Amazon is the go-to place for niche sales. Titles that proliferate on Amazon often flounder at more established retail venues like Walmart and Best Buy.

It is not a reliable indicator of NPD software sales rankings for that reason. Not to mention, there are many reasons why a random legacy title could have jumped up in the rankings. It's certainly not indicative of any trend or NPD inaccuracy.

You totally misunderstand NPD's methodology. They don't aggregate every single transaction from POS data. They build statistical models to provide estimates.
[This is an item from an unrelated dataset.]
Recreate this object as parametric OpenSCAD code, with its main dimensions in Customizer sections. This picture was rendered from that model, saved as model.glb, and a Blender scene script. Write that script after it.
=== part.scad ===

They sample, and extrapolate - but there are characteristics of Bayo 2 to which NPD can very easily over-normalize inputs in providing an accurate estimate (e.g. being a mature WiiU title, the low install base, poor Japan sales, the publisher's previous release: TW101).

Add the noise of the NPD data being handed down not by NPD itself, but by a forum with only a little more credibility than VGC and you can see why I remain skeptical.
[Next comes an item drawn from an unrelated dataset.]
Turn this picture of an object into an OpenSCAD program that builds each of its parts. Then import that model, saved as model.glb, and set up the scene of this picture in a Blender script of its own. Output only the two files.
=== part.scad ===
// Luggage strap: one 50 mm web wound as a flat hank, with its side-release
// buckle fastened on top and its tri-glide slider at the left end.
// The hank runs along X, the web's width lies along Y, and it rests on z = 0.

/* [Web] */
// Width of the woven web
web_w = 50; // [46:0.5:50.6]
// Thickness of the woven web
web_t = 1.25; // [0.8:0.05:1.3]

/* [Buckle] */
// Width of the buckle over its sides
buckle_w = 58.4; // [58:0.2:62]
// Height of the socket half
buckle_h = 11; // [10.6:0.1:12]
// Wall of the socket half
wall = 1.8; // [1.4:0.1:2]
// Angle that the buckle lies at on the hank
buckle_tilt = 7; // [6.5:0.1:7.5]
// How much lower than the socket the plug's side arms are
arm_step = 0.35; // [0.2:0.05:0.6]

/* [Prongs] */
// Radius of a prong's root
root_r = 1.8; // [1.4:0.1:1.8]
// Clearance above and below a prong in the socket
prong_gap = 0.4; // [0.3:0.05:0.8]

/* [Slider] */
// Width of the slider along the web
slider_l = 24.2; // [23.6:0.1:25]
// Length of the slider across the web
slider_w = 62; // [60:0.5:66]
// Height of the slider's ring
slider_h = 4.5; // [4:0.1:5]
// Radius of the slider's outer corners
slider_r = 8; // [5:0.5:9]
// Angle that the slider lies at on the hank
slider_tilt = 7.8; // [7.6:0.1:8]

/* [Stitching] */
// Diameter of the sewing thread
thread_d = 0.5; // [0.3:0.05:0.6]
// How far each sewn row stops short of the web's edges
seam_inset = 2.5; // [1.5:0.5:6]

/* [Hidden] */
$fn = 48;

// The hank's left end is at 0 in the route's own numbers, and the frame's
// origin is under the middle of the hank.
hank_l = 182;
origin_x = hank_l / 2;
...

The top 10 - 20 retail titles for Amazon monthly do tend to fall in a pretty similar order as NPD and largely made up of mainstream titles. While niche titles do top the the hourly, the monthly/yearly figures do end up closely resembling  NPD.

The truth is that Bayo 2 was and still is yet a a leading piece of the gaming mindshare. It's now a highly valued IP to the dedicated army of Nintendo fans that show up for 1st party releases. To say it's sold less than 200k is far out of step with the game's prominence and vibrant community. 700k+ WW is way more believable.

No, YOU totally misunderstand NPD's methodology.

NPD currently captures at least 90% of total physical video game sales in the U.S., with the remaining 10% of the market projected by NPD for its monthly numbers. The 90% capture rate may have increased by 1 – 2% due to a data upgrade consisting of retailer additions, as well as existing category enhancements and methodology updates, which began with the September 2015 data feeds.

95% represents the maximum theoretical NPD accuracy. (i.e. they're 90% accurate in the worst-case scenario, and 95% accurate in the best-case scenario). Their numbers are estimates, sure, but they are almost COMPLETELY comprised of real POS numbers. The NPD Group specifically states that they have partnered with all of the major retailers in point-of-sale sharing agreements with which they use to aggregate their data.

I have NPD data and I know what I'm talking about. You don't know more than me in this area.